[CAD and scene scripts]

--- begin ---

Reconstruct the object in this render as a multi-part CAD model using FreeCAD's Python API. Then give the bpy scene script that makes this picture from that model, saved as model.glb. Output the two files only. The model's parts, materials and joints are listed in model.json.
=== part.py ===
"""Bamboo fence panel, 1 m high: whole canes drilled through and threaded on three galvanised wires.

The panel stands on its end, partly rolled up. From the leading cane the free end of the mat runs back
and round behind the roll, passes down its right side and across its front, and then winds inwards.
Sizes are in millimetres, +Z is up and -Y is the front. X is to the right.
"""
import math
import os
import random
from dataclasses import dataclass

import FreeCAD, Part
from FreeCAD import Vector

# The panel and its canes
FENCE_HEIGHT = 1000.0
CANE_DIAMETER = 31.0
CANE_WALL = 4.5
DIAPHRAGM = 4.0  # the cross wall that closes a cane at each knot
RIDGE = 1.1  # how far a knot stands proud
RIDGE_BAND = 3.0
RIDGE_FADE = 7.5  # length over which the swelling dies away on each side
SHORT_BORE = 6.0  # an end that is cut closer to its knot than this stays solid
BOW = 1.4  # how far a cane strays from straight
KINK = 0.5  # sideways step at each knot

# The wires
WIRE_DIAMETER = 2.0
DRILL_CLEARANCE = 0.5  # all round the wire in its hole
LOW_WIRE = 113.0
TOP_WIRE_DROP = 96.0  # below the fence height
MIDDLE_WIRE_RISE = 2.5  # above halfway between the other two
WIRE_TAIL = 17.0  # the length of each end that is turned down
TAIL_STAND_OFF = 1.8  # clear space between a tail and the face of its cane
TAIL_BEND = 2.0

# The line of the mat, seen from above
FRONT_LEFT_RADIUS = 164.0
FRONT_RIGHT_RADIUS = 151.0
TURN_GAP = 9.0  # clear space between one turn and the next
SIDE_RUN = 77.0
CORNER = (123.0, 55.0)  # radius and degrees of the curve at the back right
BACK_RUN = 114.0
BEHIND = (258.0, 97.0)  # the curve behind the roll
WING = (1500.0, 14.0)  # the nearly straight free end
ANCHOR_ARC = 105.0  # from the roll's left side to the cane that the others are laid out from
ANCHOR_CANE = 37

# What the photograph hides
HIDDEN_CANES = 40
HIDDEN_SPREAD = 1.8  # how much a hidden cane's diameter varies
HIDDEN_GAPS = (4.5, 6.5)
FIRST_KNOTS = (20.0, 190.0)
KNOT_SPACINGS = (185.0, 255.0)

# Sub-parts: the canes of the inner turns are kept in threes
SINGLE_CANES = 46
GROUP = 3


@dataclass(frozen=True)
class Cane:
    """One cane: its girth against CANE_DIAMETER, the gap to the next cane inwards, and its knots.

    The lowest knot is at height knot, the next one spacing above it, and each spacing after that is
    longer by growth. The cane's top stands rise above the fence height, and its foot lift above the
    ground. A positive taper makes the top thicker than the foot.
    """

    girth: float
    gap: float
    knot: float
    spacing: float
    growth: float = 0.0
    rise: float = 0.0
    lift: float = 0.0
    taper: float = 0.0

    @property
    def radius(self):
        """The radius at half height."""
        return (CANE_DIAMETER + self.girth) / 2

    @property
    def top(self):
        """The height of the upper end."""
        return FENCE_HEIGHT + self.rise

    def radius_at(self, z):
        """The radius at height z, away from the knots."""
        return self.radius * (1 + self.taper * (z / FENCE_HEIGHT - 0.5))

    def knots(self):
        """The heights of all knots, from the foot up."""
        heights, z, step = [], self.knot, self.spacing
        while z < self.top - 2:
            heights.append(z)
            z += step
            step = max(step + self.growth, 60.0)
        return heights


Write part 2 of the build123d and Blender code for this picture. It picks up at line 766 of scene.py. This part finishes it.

--- end ---

● **Instructions to follow**:
Set down all of the data above, word for word.

● **Problem solution**:
Reconstruct the object in this render as a multi-part CAD model using FreeCAD's Python API. Then give the bpy scene script that makes this picture from that model, saved as model.glb. Output the two files only. The model's parts, materials and joints are listed in model.json.
=== part.py ===
"""Bamboo fence panel, 1 m high: whole canes drilled through and threaded on three galvanised wires.

The panel stands on its end, partly rolled up. From the leading cane the free end of the mat runs back
and round behind the roll, passes down its right side and across its front, and then winds inwards.
Sizes are in millimetres, +Z is up and -Y is the front. X is to the right.
"""
import math
import os
import random
from dataclasses import dataclass

import FreeCAD, Part
from FreeCAD import Vector

# The panel and its canes
FENCE_HEIGHT = 1000.0
CANE_DIAMETER = 31.0
CANE_WALL = 4.5
DIAPHRAGM = 4.0  # the cross wall that closes a cane at each knot
RIDGE = 1.1  # how far a knot stands proud
RIDGE_BAND = 3.0
RIDGE_FADE = 7.5  # length over which the swelling dies away on each side
SHORT_BORE = 6.0  # an end that is cut closer to its knot than this stays solid
BOW = 1.4  # how far a cane strays from straight
KINK = 0.5  # sideways step at each knot

# The wires
WIRE_DIAMETER = 2.0
DRILL_CLEARANCE = 0.5  # all round the wire in its hole
LOW_WIRE = 113.0
TOP_WIRE_DROP = 96.0  # below the fence height
MIDDLE_WIRE_RISE = 2.5  # above halfway between the other two
WIRE_TAIL = 17.0  # the length of each end that is turned down
TAIL_STAND_OFF = 1.8  # clear space between a tail and the face of its cane
TAIL_BEND = 2.0

# The line of the mat, seen from above
FRONT_LEFT_RADIUS = 164.0
FRONT_RIGHT_RADIUS = 151.0
TURN_GAP = 9.0  # clear space between one turn and the next
SIDE_RUN = 77.0
CORNER = (123.0, 55.0)  # radius and degrees of the curve at the back right
BACK_RUN = 114.0
BEHIND = (258.0, 97.0)  # the curve behind the roll
WING = (1500.0, 14.0)  # the nearly straight free end
ANCHOR_ARC = 105.0  # from the roll's left side to the cane that the others are laid out from
ANCHOR_CANE = 37

# What the photograph hides
HIDDEN_CANES = 40
HIDDEN_SPREAD = 1.8  # how much a hidden cane's diameter varies
HIDDEN_GAPS = (4.5, 6.5)
FIRST_KNOTS = (20.0, 190.0)
KNOT_SPACINGS = (185.0, 255.0)

# Sub-parts: the canes of the inner turns are kept in threes
SINGLE_CANES = 46
GROUP = 3


@dataclass(frozen=True)
class Cane:
    """One cane: its girth against CANE_DIAMETER, the gap to the next cane inwards, and its knots.

    The lowest knot is at height knot, the next one spacing above it, and each spacing after that is
    longer by growth. The cane's top stands rise above the fence height, and its foot lift above the
    ground. A positive taper makes the top thicker than the foot.
    """

    girth: float
    gap: float
    knot: float
    spacing: float
    growth: float = 0.0
    rise: float = 0.0
    lift: float = 0.0
    taper: float = 0.0

    @property
    def radius(self):
        """The radius at half height."""
        return (CANE_DIAMETER + self.girth) / 2

    @property
    def top(self):
        """The height of the upper end."""
        return FENCE_HEIGHT + self.rise

    def radius_at(self, z):
        """The radius at height z, away from the knots."""
        return self.radius * (1 + self.taper * (z / FENCE_HEIGHT - 0.5))

    def knots(self):
        """The heights of all knots, from the foot up."""
        heights, z, step = [], self.knot, self.spacing
        while z < self.top - 2:
            heights.append(z)
            z += step
            step = max(step + self.growth, 60.0)
        return heights


Write part 2 of the build123d and Blender code for this picture. It picks up at line 766 of scene.py. This part finishes it.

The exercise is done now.